One of the challenges for the National Trust is that it is almost a sector in itself. It has 144 accredited museums and 300 historic houses, hundreds of other buildings and a third of the coastline. That’s 250,000 hectares of land: it is extraordinary.

So it is easy to focus all of its energy inwards and to keep talking to itself. The danger there could be going around in circles and you tend not to learn from what’s happening elsewhere or best practice. Which means we need the ability to think strategically and I hope to bring a positive change across the Trust. I’m really determined going forward that the National Trust will work effectively in partnership with museums, cultural and arts organisations, and the wider heritage sector. That’s going to be a real priority for me.
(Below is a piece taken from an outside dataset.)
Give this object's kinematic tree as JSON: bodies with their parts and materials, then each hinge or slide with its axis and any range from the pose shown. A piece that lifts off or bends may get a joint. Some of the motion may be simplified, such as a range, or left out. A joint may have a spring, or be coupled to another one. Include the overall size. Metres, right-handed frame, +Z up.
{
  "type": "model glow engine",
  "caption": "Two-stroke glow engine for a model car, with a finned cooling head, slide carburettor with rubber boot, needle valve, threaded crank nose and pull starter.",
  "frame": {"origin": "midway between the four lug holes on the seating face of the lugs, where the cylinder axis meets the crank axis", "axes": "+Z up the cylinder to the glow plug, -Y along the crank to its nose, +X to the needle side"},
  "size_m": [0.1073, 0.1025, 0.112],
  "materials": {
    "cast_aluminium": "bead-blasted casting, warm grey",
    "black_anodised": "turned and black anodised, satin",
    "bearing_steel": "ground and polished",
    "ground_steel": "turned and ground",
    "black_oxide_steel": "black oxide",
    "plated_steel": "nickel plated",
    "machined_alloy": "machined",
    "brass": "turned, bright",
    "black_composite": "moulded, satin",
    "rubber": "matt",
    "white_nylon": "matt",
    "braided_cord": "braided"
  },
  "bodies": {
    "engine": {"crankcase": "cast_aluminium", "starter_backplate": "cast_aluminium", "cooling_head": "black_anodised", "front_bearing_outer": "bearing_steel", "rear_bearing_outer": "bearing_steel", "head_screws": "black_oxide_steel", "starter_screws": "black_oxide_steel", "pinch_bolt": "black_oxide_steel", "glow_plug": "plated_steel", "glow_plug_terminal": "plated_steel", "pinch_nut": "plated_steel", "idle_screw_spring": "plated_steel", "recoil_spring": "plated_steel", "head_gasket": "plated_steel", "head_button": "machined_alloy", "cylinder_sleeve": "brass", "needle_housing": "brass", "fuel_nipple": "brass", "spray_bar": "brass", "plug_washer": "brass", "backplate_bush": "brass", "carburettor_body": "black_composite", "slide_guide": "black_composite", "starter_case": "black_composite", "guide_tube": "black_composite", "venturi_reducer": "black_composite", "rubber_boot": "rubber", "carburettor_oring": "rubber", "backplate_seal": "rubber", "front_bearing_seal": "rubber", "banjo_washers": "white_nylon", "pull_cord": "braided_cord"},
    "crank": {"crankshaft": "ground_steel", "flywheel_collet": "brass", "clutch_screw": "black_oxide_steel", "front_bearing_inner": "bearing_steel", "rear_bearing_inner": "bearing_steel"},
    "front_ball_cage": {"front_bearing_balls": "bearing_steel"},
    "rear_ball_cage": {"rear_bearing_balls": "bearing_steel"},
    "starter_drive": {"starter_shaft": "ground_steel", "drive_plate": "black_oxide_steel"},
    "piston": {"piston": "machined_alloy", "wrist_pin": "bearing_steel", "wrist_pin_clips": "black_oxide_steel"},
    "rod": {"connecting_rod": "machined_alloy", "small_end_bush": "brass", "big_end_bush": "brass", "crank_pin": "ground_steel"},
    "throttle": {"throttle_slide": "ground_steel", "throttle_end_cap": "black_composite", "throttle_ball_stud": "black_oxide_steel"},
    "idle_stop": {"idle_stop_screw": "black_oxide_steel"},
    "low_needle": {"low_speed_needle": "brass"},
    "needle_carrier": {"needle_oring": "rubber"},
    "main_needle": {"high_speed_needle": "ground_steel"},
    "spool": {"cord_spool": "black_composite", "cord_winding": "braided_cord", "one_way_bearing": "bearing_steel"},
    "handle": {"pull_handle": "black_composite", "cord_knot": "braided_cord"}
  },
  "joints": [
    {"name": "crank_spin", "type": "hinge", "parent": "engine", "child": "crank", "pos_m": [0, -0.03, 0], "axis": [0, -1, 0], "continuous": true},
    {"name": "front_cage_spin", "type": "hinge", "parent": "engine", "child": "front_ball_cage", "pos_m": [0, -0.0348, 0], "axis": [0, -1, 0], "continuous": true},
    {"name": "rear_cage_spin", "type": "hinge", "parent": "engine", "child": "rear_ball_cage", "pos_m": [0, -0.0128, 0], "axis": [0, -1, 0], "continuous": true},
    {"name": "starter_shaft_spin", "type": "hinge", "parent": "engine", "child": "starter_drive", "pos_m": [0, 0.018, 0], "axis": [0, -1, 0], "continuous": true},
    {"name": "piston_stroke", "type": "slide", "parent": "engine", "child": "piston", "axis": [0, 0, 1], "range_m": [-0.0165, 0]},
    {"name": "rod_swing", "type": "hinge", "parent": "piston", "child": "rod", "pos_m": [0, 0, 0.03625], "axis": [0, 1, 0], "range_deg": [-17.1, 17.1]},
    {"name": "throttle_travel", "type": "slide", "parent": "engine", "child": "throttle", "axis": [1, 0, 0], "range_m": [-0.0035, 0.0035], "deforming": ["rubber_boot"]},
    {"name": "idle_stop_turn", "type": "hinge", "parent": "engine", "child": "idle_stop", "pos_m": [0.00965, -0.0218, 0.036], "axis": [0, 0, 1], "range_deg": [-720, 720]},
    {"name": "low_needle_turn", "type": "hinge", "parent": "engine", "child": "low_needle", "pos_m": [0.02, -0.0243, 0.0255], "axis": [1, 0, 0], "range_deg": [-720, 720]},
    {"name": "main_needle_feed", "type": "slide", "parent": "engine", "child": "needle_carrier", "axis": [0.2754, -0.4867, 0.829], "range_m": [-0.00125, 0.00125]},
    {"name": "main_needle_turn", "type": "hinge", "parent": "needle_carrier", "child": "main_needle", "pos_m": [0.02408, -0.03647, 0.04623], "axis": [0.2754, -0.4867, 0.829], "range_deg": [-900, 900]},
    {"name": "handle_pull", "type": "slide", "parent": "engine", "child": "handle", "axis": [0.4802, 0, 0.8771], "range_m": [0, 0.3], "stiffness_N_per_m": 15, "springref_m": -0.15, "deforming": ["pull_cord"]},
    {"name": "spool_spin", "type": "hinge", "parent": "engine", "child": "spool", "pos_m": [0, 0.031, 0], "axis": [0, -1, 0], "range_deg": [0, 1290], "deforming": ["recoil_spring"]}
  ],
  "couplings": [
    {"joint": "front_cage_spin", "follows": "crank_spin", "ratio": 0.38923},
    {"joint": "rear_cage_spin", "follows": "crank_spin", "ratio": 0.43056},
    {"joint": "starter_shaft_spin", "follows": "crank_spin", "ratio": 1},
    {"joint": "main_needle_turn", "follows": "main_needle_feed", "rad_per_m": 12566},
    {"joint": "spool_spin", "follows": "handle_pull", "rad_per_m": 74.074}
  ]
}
How will your background help the future development of the Trust?

I have had the opportunity and privilege of working across the whole museum sector. My background is as a curator at the British Museum and I have always had a passion for public engagement. What I bring as a curator really is that passion; a love of collections, a love of places and a love of people. That was my focus at the British Museum – how to bring those things together. I also worked on programming at the museum, whether it was exhibition programming or community and public programmes. I moved on from the British Museum to the Arts Council England and took a more strategic view of the whole sector. So I was able to stand back and see what the sector needed to support its development. In terms of the National Trust, what that background brings is a mixture of experience and insight as well as an understanding and sympathy for collections and places and a real focus on how to make them relevant as possible and accessible because we are holding them for one purpose: public engagement and the delight of thousands.

At the British Museum and the Arts Council I did a lot of travelling around the country and I will continue to do the same at the National Trust and the key is, it’s not about my ideas it’s about learning what’s happening, seeing what’s happening and experiencing what’s happening on the ground.